● **Given records**
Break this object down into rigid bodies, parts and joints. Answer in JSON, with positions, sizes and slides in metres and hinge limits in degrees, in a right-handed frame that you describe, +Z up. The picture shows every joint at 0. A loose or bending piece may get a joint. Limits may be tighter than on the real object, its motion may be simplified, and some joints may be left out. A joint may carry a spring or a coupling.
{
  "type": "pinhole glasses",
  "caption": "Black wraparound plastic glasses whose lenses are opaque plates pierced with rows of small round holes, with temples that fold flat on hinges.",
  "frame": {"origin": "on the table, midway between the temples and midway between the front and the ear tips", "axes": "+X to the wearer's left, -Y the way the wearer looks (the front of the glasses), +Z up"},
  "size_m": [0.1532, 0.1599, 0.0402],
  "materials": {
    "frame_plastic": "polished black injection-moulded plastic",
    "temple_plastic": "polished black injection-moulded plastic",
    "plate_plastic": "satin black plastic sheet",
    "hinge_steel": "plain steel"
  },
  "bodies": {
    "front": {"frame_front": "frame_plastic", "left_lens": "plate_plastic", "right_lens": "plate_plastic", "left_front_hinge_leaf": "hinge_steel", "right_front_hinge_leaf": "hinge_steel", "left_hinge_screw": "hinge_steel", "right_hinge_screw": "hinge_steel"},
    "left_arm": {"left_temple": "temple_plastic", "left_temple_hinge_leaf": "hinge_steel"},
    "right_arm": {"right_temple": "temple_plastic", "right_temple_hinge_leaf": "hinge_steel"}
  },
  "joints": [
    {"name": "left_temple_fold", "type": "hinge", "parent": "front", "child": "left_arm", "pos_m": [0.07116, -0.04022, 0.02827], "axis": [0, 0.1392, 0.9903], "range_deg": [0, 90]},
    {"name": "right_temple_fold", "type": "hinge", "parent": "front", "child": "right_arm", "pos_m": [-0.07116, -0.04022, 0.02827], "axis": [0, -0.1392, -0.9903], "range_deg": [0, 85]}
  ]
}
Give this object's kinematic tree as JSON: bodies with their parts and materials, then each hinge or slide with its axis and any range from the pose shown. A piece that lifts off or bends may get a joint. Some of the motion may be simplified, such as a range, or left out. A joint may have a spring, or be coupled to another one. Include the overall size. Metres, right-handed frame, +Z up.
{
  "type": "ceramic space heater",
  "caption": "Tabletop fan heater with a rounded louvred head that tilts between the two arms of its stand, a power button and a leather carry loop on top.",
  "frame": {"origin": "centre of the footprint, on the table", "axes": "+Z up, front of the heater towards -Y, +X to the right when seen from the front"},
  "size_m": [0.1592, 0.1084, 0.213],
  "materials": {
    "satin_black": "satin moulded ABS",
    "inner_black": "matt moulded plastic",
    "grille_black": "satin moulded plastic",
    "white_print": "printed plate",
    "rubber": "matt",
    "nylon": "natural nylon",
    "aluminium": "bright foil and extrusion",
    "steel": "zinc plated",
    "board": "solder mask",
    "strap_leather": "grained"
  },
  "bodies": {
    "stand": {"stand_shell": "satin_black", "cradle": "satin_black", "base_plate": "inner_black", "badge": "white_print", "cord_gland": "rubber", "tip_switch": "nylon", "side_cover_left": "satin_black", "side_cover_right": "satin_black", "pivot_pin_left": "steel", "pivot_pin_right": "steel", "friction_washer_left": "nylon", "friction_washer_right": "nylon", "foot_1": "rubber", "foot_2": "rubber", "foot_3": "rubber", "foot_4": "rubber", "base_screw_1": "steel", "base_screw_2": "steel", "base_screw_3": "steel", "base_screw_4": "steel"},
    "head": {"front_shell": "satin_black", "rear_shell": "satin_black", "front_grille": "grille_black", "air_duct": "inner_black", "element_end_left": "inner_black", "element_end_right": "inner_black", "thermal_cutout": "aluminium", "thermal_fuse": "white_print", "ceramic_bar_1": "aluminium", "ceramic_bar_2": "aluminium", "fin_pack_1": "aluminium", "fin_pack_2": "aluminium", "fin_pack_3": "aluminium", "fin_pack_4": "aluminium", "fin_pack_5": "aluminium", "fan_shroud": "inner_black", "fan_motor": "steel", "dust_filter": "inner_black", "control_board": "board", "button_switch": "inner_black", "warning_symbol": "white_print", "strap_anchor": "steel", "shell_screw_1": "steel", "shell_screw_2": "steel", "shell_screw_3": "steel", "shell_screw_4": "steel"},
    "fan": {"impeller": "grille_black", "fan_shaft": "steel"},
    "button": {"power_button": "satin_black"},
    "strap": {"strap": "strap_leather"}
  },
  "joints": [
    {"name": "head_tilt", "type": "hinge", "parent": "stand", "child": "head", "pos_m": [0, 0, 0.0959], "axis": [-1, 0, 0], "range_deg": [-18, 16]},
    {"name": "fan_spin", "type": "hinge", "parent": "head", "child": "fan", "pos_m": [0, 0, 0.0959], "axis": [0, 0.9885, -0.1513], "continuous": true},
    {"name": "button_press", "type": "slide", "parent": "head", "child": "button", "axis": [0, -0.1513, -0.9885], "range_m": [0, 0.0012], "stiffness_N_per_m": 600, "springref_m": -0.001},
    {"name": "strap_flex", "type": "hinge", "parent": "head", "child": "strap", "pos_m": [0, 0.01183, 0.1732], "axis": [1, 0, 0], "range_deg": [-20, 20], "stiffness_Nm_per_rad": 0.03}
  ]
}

● **Task directions**
Output all preceding records character for character.

● **The result**
Break this object down into rigid bodies, parts and joints. Answer in JSON, with positions, sizes and slides in metres and hinge limits in degrees, in a right-handed frame that you describe, +Z up. The picture shows every joint at 0. A loose or bending piece may get a joint. Limits may be tighter than on the real object, its motion may be simplified, and some joints may be left out. A joint may carry a spring or a coupling.
{
  "type": "pinhole glasses",
  "caption": "Black wraparound plastic glasses whose lenses are opaque plates pierced with rows of small round holes, with temples that fold flat on hinges.",
  "frame": {"origin": "on the table, midway between the temples and midway between the front and the ear tips", "axes": "+X to the wearer's left, -Y the way the wearer looks (the front of the glasses), +Z up"},
  "size_m": [0.1532, 0.1599, 0.0402],
  "materials": {
    "frame_plastic": "polished black injection-moulded plastic",
    "temple_plastic": "polished black injection-moulded plastic",
    "plate_plastic": "satin black plastic sheet",
    "hinge_steel": "plain steel"
  },
  "bodies": {
    "front": {"frame_front": "frame_plastic", "left_lens": "plate_plastic", "right_lens": "plate_plastic", "left_front_hinge_leaf": "hinge_steel", "right_front_hinge_leaf": "hinge_steel", "left_hinge_screw": "hinge_steel", "right_hinge_screw": "hinge_steel"},
    "left_arm": {"left_temple": "temple_plastic", "left_temple_hinge_leaf": "hinge_steel"},
    "right_arm": {"right_temple": "temple_plastic", "right_temple_hinge_leaf": "hinge_steel"}
  },
  "joints": [
    {"name": "left_temple_fold", "type": "hinge", "parent": "front", "child": "left_arm", "pos_m": [0.07116, -0.04022, 0.02827], "axis": [0, 0.1392, 0.9903], "range_deg": [0, 90]},
    {"name": "right_temple_fold", "type": "hinge", "parent": "front", "child": "right_arm", "pos_m": [-0.07116, -0.04022, 0.02827], "axis": [0, -0.1392, -0.9903], "range_deg": [0, 85]}
  ]
}
Give this object's kinematic tree as JSON: bodies with their parts and materials, then each hinge or slide with its axis and any range from the pose shown. A piece that lifts off or bends may get a joint. Some of the motion may be simplified, such as a range, or left out. A joint may have a spring, or be coupled to another one. Include the overall size. Metres, right-handed frame, +Z up.
{
  "type": "ceramic space heater",
  "caption": "Tabletop fan heater with a rounded louvred head that tilts between the two arms of its stand, a power button and a leather carry loop on top.",
  "frame": {"origin": "centre of the footprint, on the table", "axes": "+Z up, front of the heater towards -Y, +X to the right when seen from the front"},
  "size_m": [0.1592, 0.1084, 0.213],
  "materials": {
    "satin_black": "satin moulded ABS",
    "inner_black": "matt moulded plastic",
    "grille_black": "satin moulded plastic",
    "white_print": "printed plate",
    "rubber": "matt",
    "nylon": "natural nylon",
    "aluminium": "bright foil and extrusion",
    "steel": "zinc plated",
    "board": "solder mask",
    "strap_leather": "grained"
  },
  "bodies": {
    "stand": {"stand_shell": "satin_black", "cradle": "satin_black", "base_plate": "inner_black", "badge": "white_print", "cord_gland": "rubber", "tip_switch": "nylon", "side_cover_left": "satin_black", "side_cover_right": "satin_black", "pivot_pin_left": "steel", "pivot_pin_right": "steel", "friction_washer_left": "nylon", "friction_washer_right": "nylon", "foot_1": "rubber", "foot_2": "rubber", "foot_3": "rubber", "foot_4": "rubber", "base_screw_1": "steel", "base_screw_2": "steel", "base_screw_3": "steel", "base_screw_4": "steel"},
    "head": {"front_shell": "satin_black", "rear_shell": "satin_black", "front_grille": "grille_black", "air_duct": "inner_black", "element_end_left": "inner_black", "element_end_right": "inner_black", "thermal_cutout": "aluminium", "thermal_fuse": "white_print", "ceramic_bar_1": "aluminium", "ceramic_bar_2": "aluminium", "fin_pack_1": "aluminium", "fin_pack_2": "aluminium", "fin_pack_3": "aluminium", "fin_pack_4": "aluminium", "fin_pack_5": "aluminium", "fan_shroud": "inner_black", "fan_motor": "steel", "dust_filter": "inner_black", "control_board": "board", "button_switch": "inner_black", "warning_symbol": "white_print", "strap_anchor": "steel", "shell_screw_1": "steel", "shell_screw_2": "steel", "shell_screw_3": "steel", "shell_screw_4": "steel"},
    "fan": {"impeller": "grille_black", "fan_shaft": "steel"},
    "button": {"power_button": "satin_black"},
    "strap": {"strap": "strap_leather"}
  },
  "joints": [
    {"name": "head_tilt", "type": "hinge", "parent": "stand", "child": "head", "pos_m": [0, 0, 0.0959], "axis": [-1, 0, 0], "range_deg": [-18, 16]},
    {"name": "fan_spin", "type": "hinge", "parent": "head", "child": "fan", "pos_m": [0, 0, 0.0959], "axis": [0, 0.9885, -0.1513], "continuous": true},
    {"name": "button_press", "type": "slide", "parent": "head", "child": "button", "axis": [0, -0.1513, -0.9885], "range_m": [0, 0.0012], "stiffness_N_per_m": 600, "springref_m": -0.001},
    {"name": "strap_flex", "type": "hinge", "parent": "head", "child": "strap", "pos_m": [0, 0.01183, 0.1732], "axis": [1, 0, 0], "range_deg": [-20, 20], "stiffness_Nm_per_rad": 0.03}
  ]
}